• [Short exercise] Reproduce all of the material exactly as shown.

== Recorded data

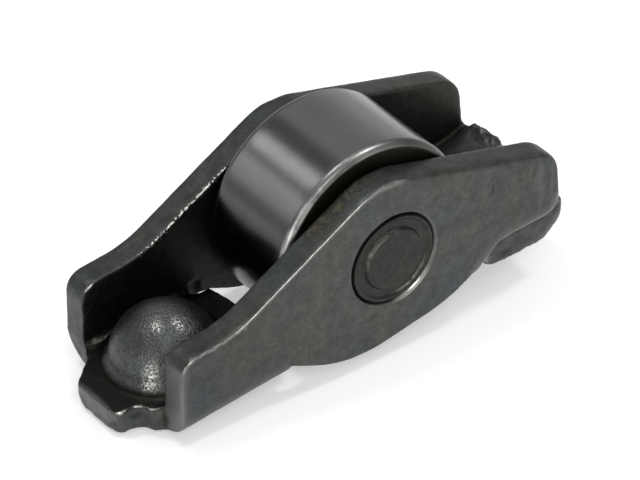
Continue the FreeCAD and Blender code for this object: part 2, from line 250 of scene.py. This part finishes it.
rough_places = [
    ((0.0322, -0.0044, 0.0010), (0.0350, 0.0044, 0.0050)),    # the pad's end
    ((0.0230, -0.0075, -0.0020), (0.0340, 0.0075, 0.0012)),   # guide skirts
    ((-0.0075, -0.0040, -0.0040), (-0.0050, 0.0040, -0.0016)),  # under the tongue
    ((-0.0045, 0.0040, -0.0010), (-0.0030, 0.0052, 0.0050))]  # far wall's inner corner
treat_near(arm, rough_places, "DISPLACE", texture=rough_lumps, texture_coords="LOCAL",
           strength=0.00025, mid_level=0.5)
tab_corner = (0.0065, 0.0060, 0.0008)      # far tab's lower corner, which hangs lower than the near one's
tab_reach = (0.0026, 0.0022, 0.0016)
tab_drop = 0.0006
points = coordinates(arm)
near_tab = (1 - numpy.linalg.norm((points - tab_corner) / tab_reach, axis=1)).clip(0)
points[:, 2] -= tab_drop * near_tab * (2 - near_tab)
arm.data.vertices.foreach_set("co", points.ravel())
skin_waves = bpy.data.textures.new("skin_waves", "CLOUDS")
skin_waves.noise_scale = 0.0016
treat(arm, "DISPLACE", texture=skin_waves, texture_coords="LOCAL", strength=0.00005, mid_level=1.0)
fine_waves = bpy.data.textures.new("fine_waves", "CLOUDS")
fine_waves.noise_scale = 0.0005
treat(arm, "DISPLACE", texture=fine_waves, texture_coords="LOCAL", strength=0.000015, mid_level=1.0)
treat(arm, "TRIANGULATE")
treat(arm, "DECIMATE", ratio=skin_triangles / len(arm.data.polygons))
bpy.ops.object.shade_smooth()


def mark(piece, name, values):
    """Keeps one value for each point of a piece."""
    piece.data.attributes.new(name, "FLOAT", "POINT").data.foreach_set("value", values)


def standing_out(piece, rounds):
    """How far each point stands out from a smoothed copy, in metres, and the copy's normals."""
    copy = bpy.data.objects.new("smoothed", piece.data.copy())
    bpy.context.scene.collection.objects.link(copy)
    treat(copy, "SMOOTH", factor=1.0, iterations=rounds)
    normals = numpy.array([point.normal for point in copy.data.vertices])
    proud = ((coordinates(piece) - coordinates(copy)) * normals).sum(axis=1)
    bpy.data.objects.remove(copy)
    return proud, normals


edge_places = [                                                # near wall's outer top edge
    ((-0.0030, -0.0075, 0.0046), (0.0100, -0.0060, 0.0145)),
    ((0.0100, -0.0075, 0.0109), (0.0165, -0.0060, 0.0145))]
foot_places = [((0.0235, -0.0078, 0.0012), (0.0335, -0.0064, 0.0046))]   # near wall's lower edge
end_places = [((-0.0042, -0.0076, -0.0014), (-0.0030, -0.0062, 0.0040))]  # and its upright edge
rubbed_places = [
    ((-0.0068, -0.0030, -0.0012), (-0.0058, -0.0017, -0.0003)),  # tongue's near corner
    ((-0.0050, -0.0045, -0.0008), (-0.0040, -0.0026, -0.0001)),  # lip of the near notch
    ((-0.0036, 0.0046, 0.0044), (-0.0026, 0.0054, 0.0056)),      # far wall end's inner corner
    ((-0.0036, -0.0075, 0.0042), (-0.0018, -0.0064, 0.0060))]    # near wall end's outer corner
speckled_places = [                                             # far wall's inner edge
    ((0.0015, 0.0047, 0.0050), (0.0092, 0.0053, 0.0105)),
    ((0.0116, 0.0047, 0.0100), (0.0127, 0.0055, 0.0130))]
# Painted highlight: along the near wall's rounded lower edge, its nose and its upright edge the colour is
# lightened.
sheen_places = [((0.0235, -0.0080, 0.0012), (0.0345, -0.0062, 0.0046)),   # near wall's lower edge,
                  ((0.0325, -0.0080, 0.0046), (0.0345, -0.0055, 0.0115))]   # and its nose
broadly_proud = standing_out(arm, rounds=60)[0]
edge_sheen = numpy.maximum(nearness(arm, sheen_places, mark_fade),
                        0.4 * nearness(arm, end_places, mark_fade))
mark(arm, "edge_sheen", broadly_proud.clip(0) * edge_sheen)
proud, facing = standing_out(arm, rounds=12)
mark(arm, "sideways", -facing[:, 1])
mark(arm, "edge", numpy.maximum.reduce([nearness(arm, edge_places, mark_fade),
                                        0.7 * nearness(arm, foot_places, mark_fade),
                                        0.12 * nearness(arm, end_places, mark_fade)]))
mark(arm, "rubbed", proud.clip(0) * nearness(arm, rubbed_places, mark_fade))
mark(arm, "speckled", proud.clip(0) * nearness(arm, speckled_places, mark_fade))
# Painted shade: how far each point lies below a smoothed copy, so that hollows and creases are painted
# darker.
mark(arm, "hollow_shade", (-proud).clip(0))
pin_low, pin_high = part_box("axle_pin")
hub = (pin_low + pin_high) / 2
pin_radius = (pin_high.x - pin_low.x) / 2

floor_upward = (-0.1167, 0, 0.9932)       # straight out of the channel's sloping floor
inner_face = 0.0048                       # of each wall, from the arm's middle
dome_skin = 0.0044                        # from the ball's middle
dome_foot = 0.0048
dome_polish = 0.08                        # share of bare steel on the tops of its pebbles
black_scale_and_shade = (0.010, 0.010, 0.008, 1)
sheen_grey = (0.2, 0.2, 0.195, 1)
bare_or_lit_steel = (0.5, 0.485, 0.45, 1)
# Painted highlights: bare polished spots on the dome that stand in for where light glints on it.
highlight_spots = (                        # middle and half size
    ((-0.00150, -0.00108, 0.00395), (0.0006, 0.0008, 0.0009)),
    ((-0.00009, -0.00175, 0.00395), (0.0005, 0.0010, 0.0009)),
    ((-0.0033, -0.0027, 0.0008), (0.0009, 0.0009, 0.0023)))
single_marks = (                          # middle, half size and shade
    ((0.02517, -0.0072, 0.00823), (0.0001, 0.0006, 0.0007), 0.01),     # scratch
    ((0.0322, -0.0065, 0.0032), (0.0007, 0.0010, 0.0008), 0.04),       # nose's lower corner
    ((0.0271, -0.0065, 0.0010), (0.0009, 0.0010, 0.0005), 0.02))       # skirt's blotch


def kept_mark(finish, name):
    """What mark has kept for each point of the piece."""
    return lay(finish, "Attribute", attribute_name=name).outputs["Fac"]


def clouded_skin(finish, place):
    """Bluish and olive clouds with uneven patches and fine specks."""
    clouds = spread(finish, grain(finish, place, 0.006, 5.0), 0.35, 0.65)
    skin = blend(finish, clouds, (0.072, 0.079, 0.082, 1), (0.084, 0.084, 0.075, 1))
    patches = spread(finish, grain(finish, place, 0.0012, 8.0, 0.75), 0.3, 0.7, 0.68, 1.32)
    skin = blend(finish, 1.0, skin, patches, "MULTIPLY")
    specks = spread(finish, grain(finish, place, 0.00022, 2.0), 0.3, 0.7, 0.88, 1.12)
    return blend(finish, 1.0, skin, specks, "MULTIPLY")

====

• [Exercise result]
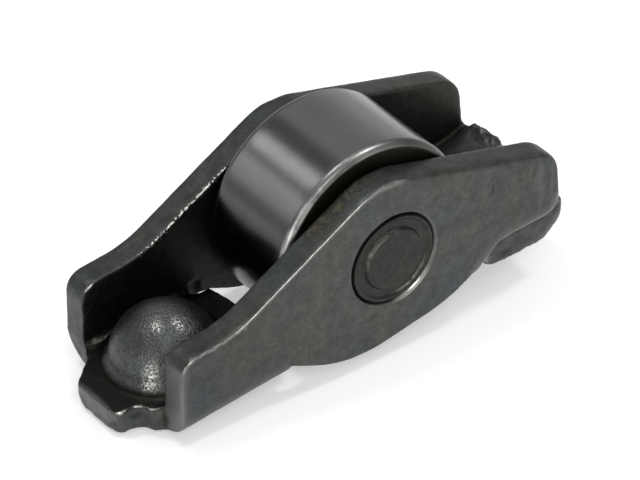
Continue the FreeCAD and Blender code for this object: part 2, from line 250 of scene.py. This part finishes it.
rough_places = [
    ((0.0322, -0.0044, 0.0010), (0.0350, 0.0044, 0.0050)),    # the pad's end
    ((0.0230, -0.0075, -0.0020), (0.0340, 0.0075, 0.0012)),   # guide skirts
    ((-0.0075, -0.0040, -0.0040), (-0.0050, 0.0040, -0.0016)),  # under the tongue
    ((-0.0045, 0.0040, -0.0010), (-0.0030, 0.0052, 0.0050))]  # far wall's inner corner
treat_near(arm, rough_places, "DISPLACE", texture=rough_lumps, texture_coords="LOCAL",
           strength=0.00025, mid_level=0.5)
tab_corner = (0.0065, 0.0060, 0.0008)      # far tab's lower corner, which hangs lower than the near one's
tab_reach = (0.0026, 0.0022, 0.0016)
tab_drop = 0.0006
points = coordinates(arm)
near_tab = (1 - numpy.linalg.norm((points - tab_corner) / tab_reach, axis=1)).clip(0)
points[:, 2] -= tab_drop * near_tab * (2 - near_tab)
arm.data.vertices.foreach_set("co", points.ravel())
skin_waves = bpy.data.textures.new("skin_waves", "CLOUDS")
skin_waves.noise_scale = 0.0016
treat(arm, "DISPLACE", texture=skin_waves, texture_coords="LOCAL", strength=0.00005, mid_level=1.0)
fine_waves = bpy.data.textures.new("fine_waves", "CLOUDS")
fine_waves.noise_scale = 0.0005
treat(arm, "DISPLACE", texture=fine_waves, texture_coords="LOCAL", strength=0.000015, mid_level=1.0)
treat(arm, "TRIANGULATE")
treat(arm, "DECIMATE", ratio=skin_triangles / len(arm.data.polygons))
bpy.ops.object.shade_smooth()


def mark(piece, name, values):
    """Keeps one value for each point of a piece."""
    piece.data.attributes.new(name, "FLOAT", "POINT").data.foreach_set("value", values)


def standing_out(piece, rounds):
    """How far each point stands out from a smoothed copy, in metres, and the copy's normals."""
    copy = bpy.data.objects.new("smoothed", piece.data.copy())
    bpy.context.scene.collection.objects.link(copy)
    treat(copy, "SMOOTH", factor=1.0, iterations=rounds)
    normals = numpy.array([point.normal for point in copy.data.vertices])
    proud = ((coordinates(piece) - coordinates(copy)) * normals).sum(axis=1)
    bpy.data.objects.remove(copy)
    return proud, normals


edge_places = [                                                # near wall's outer top edge
    ((-0.0030, -0.0075, 0.0046), (0.0100, -0.0060, 0.0145)),
    ((0.0100, -0.0075, 0.0109), (0.0165, -0.0060, 0.0145))]
foot_places = [((0.0235, -0.0078, 0.0012), (0.0335, -0.0064, 0.0046))]   # near wall's lower edge
end_places = [((-0.0042, -0.0076, -0.0014), (-0.0030, -0.0062, 0.0040))]  # and its upright edge
rubbed_places = [
    ((-0.0068, -0.0030, -0.0012), (-0.0058, -0.0017, -0.0003)),  # tongue's near corner
    ((-0.0050, -0.0045, -0.0008), (-0.0040, -0.0026, -0.0001)),  # lip of the near notch
    ((-0.0036, 0.0046, 0.0044), (-0.0026, 0.0054, 0.0056)),      # far wall end's inner corner
    ((-0.0036, -0.0075, 0.0042), (-0.0018, -0.0064, 0.0060))]    # near wall end's outer corner
speckled_places = [                                             # far wall's inner edge
    ((0.0015, 0.0047, 0.0050), (0.0092, 0.0053, 0.0105)),
    ((0.0116, 0.0047, 0.0100), (0.0127, 0.0055, 0.0130))]
# Painted highlight: along the near wall's rounded lower edge, its nose and its upright edge the colour is
# lightened.
sheen_places = [((0.0235, -0.0080, 0.0012), (0.0345, -0.0062, 0.0046)),   # near wall's lower edge,
                  ((0.0325, -0.0080, 0.0046), (0.0345, -0.0055, 0.0115))]   # and its nose
broadly_proud = standing_out(arm, rounds=60)[0]
edge_sheen = numpy.maximum(nearness(arm, sheen_places, mark_fade),
                        0.4 * nearness(arm, end_places, mark_fade))
mark(arm, "edge_sheen", broadly_proud.clip(0) * edge_sheen)
proud, facing = standing_out(arm, rounds=12)
mark(arm, "sideways", -facing[:, 1])
mark(arm, "edge", numpy.maximum.reduce([nearness(arm, edge_places, mark_fade),
                                        0.7 * nearness(arm, foot_places, mark_fade),
                                        0.12 * nearness(arm, end_places, mark_fade)]))
mark(arm, "rubbed", proud.clip(0) * nearness(arm, rubbed_places, mark_fade))
mark(arm, "speckled", proud.clip(0) * nearness(arm, speckled_places, mark_fade))
# Painted shade: how far each point lies below a smoothed copy, so that hollows and creases are painted
# darker.
mark(arm, "hollow_shade", (-proud).clip(0))
pin_low, pin_high = part_box("axle_pin")
hub = (pin_low + pin_high) / 2
pin_radius = (pin_high.x - pin_low.x) / 2

floor_upward = (-0.1167, 0, 0.9932)       # straight out of the channel's sloping floor
inner_face = 0.0048                       # of each wall, from the arm's middle
dome_skin = 0.0044                        # from the ball's middle
dome_foot = 0.0048
dome_polish = 0.08                        # share of bare steel on the tops of its pebbles
black_scale_and_shade = (0.010, 0.010, 0.008, 1)
sheen_grey = (0.2, 0.2, 0.195, 1)
bare_or_lit_steel = (0.5, 0.485, 0.45, 1)
# Painted highlights: bare polished spots on the dome that stand in for where light glints on it.
highlight_spots = (                        # middle and half size
    ((-0.00150, -0.00108, 0.00395), (0.0006, 0.0008, 0.0009)),
    ((-0.00009, -0.00175, 0.00395), (0.0005, 0.0010, 0.0009)),
    ((-0.0033, -0.0027, 0.0008), (0.0009, 0.0009, 0.0023)))
single_marks = (                          # middle, half size and shade
    ((0.02517, -0.0072, 0.00823), (0.0001, 0.0006, 0.0007), 0.01),     # scratch
    ((0.0322, -0.0065, 0.0032), (0.0007, 0.0010, 0.0008), 0.04),       # nose's lower corner
    ((0.0271, -0.0065, 0.0010), (0.0009, 0.0010, 0.0005), 0.02))       # skirt's blotch


def kept_mark(finish, name):
    """What mark has kept for each point of the piece."""
    return lay(finish, "Attribute", attribute_name=name).outputs["Fac"]


def clouded_skin(finish, place):
    """Bluish and olive clouds with uneven patches and fine specks."""
    clouds = spread(finish, grain(finish, place, 0.006, 5.0), 0.35, 0.65)
    skin = blend(finish, clouds, (0.072, 0.079, 0.082, 1), (0.084, 0.084, 0.075, 1))
    patches = spread(finish, grain(finish, place, 0.0012, 8.0, 0.75), 0.3, 0.7, 0.68, 1.32)
    skin = blend(finish, 1.0, skin, patches, "MULTIPLY")
    specks = spread(finish, grain(finish, place, 0.00022, 2.0), 0.3, 0.7, 0.88, 1.12)
    return blend(finish, 1.0, skin, specks, "MULTIPLY")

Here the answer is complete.